Basically, how come the 5kN central impact test is from 2m yet can be as little as 10cm away from a place where it’s deemed a 50cm drop suffices?

 
The 50cm drop test

It seems as if in this case it’s as if the test was designed not knowing how climbing works, imagining all climbers as ‘stiff necked Joes’ that climb with their heads upright and necks straight – ignoring the fact for example, that when ‘below’ is screamed, indicating an object is hurtling down, the automatic response is to bend, not to stiffen up! And in that case where’s the rock going to hit? Certainly not dead centre!

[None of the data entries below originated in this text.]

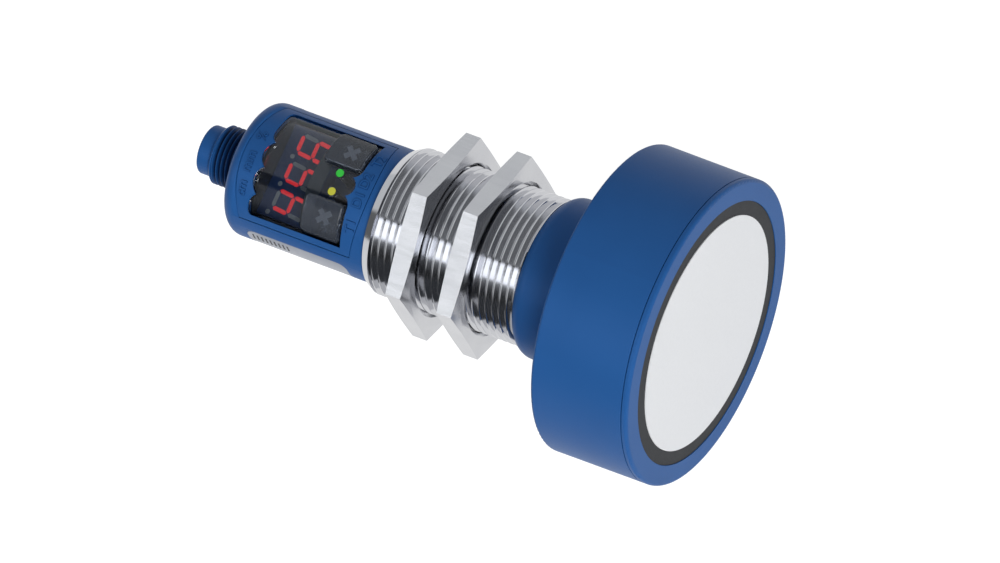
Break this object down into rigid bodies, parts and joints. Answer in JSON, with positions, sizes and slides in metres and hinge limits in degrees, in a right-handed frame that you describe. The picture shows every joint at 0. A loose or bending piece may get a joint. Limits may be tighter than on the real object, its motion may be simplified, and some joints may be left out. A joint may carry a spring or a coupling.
{
  "type": "ultrasonic sensor",
  "caption": "Ultrasonic distance sensor with a threaded metal sleeve, a round sensing head, hexagon clamping nuts, a rear display with two keys and a round plug.",
  "frame": {"origin": "centre of the sensing face, on the sensor's axis", "axes": "+X out of the sensing face along the sensor's axis, +Z out of the display, +Y towards the green status light's key"},
  "size_m": [0.111, 0.0626, 0.0626],
  "materials": {
    "housing_blue": "fine satin moulded polyester",
    "bezel_blue": "fine satin moulded polyester",
    "sensing_face": "smooth matt glass-filled resin",
    "soft_seal": "soft matt",
    "nickel_brass": "bright nickel plate, turned thread",
    "nut_nickel": "nickel plate over brushed flats",
    "smoked_window": "smoked clear, polished",
    "smoked_key": "smoked clear, polished",
    "display_block": "dark filter face",
    "circuit_board": "solder resist",
    "pipe_yellow": "clear tinted",
    "pipe_green": "clear tinted",
    "lamp_white": "clear resin",
    "foil_label": "satin foil",
    "insert_plastic": "moulded",
    "contact_gold": "gold plate",
    "piezo_ceramic": "fired and silvered",
    "foam": "closed-cell foam",
    "copper_lead": "tinned copper",
    "ferrite": "sintered ferrite with a wound coil",
    "capacitor_can": "sleeved can",
    "chip_black": "moulded epoxy",
    "shroud_dark": "moulded, dark",
    "switch_white": "moulded",
    "ribbon_amber": "polyimide film",
    "potting_resin": "cast resin"
  },
  "bodies": {
    "sensor": {"head_housing": "housing_blue", "front_bezel": "bezel_blue", "face_seal": "soft_seal", "matching_layer": "sensing_face", "piezo_disc": "piezo_ceramic", "backing_foam": "foam", "transducer_lead_1": "copper_lead", "transducer_lead_2": "copper_lead", "threaded_sleeve": "nickel_brass", "front_sleeve_seal": "soft_seal", "rear_sleeve_seal": "soft_seal", "rear_housing": "housing_blue", "display_panel": "housing_blue", "display_window": "smoked_window", "key_switch_t1": "chip_black", "key_switch_t2": "chip_black", "display_module": "display_block", "light_shroud": "shroud_dark", "control_board": "circuit_board", "status_led_d1": "lamp_white", "status_led_d2": "lamp_white", "light_pipe_d1": "pipe_yellow", "light_pipe_d2": "pipe_green", "unit_led_1": "lamp_white", "unit_led_2": "lamp_white", "unit_led_3": "lamp_white", "type_label": "foil_label", "connector_insert": "insert_plastic", "contact_pin_1": "contact_gold", "contact_pin_2": "contact_gold", "contact_pin_3": "contact_gold", "contact_pin_4": "contact_gold", "contact_pin_5": "contact_gold", "driver_board": "circuit_board", "transformer": "ferrite", "storage_capacitor": "capacitor_can", "microcontroller": "chip_black", "board_ribbon": "ribbon_amber", "sleeve_potting": "potting_resin"},
    "nut_front": {"nut_front": "nut_nickel"},
    "nut_rear": {"nut_rear": "nut_nickel"},
    "key_t1": {"key_t1": "smoked_key", "switch_plunger_t1": "switch_white"},
    "key_t2": {"key_t2": "smoked_key", "switch_plunger_t2": "switch_white"}
  },
  "joints": [
    {"name": "nut_front_slide", "type": "slide", "parent": "sensor", "child": "nut_front", "axis": [1, 0, 0], "range_m": [-0.0034, 0.0095]},
    {"name": "nut_rear_slide", "type": "slide", "parent": "sensor", "child": "nut_rear", "axis": [1, 0, 0], "range_m": [-0.0075, 0.0034]},
    {"name": "key_t1_press", "type": "slide", "parent": "sensor", "child": "key_t1", "axis": [0, 0, -1], "range_m": [0, 0.0004], "stiffness_N_per_m": 1500, "springref_m": -0.0002},
    {"name": "key_t2_press", "type": "slide", "parent": "sensor", "child": "key_t2", "axis": [0, 0, -1], "range_m": [0, 0.0004], "stiffness_N_per_m": 1500, "springref_m": -0.0002}
  ]
}
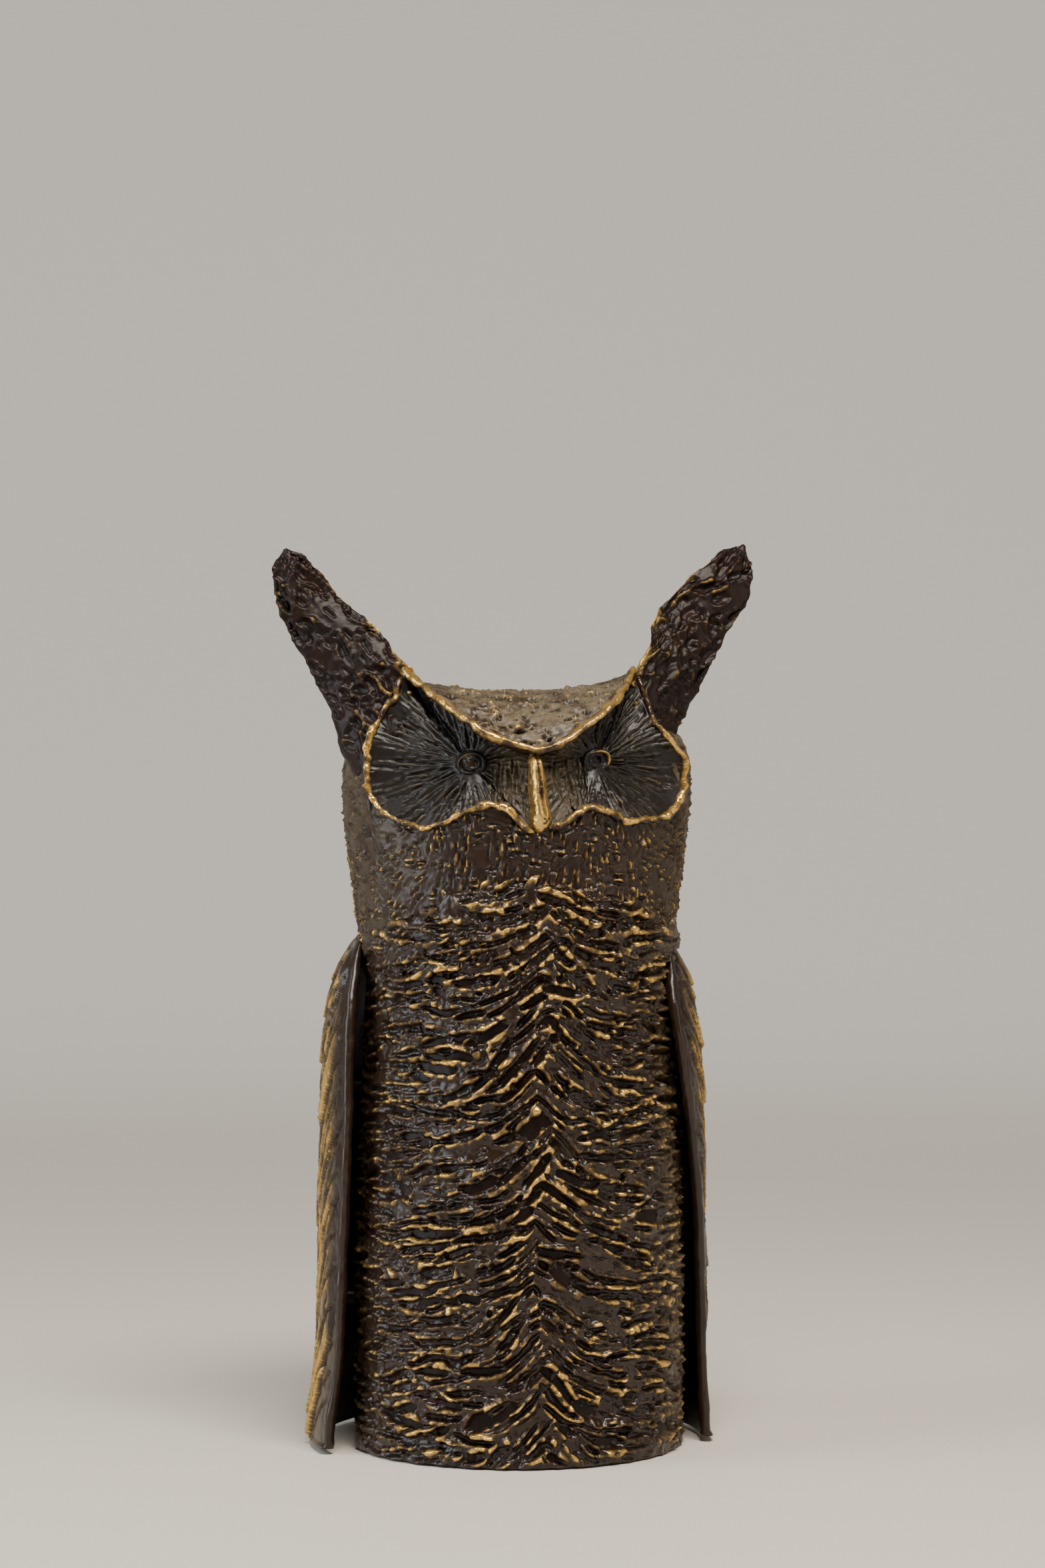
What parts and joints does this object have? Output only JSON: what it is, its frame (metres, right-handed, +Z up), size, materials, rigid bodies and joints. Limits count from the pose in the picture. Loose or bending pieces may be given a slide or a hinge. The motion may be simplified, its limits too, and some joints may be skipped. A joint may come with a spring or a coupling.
{
  "type": "owl figurine",
  "caption": "Upright horned owl in dark patinated bronze with dished facial discs, blade-like ear tufts, a chevron-feathered breast and wing shells that stand clear of the body.",
  "frame": {"origin": "centre of the felt pad's underside, on the surface that the owl stands on", "axes": "+Z up along the column, the owl's face towards -Y, +X towards the right wing as seen by someone facing the owl"},
  "size_m": [0.106, 0.0834, 0.1964],
  "materials": {
    "dark_bronze": "dark brown patina, waxed, rubbed bright on the crests",
    "worn_bronze": "golden bronze where the patina is rubbed away",
    "joining_bronze": "filed",
    "felt": "matt wool felt"
  },
  "bodies": {
    "root": {"body_shell": "dark_bronze", "breast_feathers": "dark_bronze", "head_shell": "dark_bronze", "crown_cap": "dark_bronze", "facial_disc_left": "dark_bronze", "facial_disc_right": "dark_bronze", "disc_rim_left": "worn_bronze", "disc_rim_right": "worn_bronze", "brow_left": "worn_bronze", "brow_right": "worn_bronze", "beak": "worn_bronze", "beak_pin": "joining_bronze", "eye_left": "worn_bronze", "eye_right": "worn_bronze", "ear_tuft_left": "dark_bronze", "ear_tuft_right": "dark_bronze", "tuft_pins": "joining_bronze", "wing_left": "dark_bronze", "wing_right": "dark_bronze", "wing_pins": "joining_bronze", "tail": "dark_bronze", "tail_pins": "joining_bronze", "mantle": "dark_bronze", "mantle_pin": "joining_bronze", "neck_weld": "worn_bronze", "core_plugs": "joining_bronze", "base_plate": "joining_bronze", "base_screws": "joining_bronze", "felt_pad": "felt"}
  },
  "joints": []
}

So how come the other drop test with a 5kg weight which could be as little as 10cm apart from the first is only from 50cm??

And to follow his through, this would allow helmets to be built that were fine with a ‘direct hit’, but could lack substance if not hit where the tests stipulate they must be toughest. Yet as a buyer unaware of the testing regime how can one know which will do what?

It was for these reasons that we determined that the 360 should be designed to provide true, real world protection, not to merely made to pass tests, but to greatly exceed them. So we raised the bar by raising the weights: achieving the CE standard at four times (or 200% over) the height required for the Side, Front and Rear tests: achieving 150% higher (2.5m) than needed in the Penetration test: as well as adding in penetration passes at Side, Front & Rear at 1m.

So in designing the 360, the most important issue for Wild Country was to be able to provide a product that, like all our hardware, is built to be as safe and functional as possible rather than aimed at passing tests. And with the 360 we have done that, proving our Extended EPS system by surpassing the CE tests and creating a stronger, safer helmet.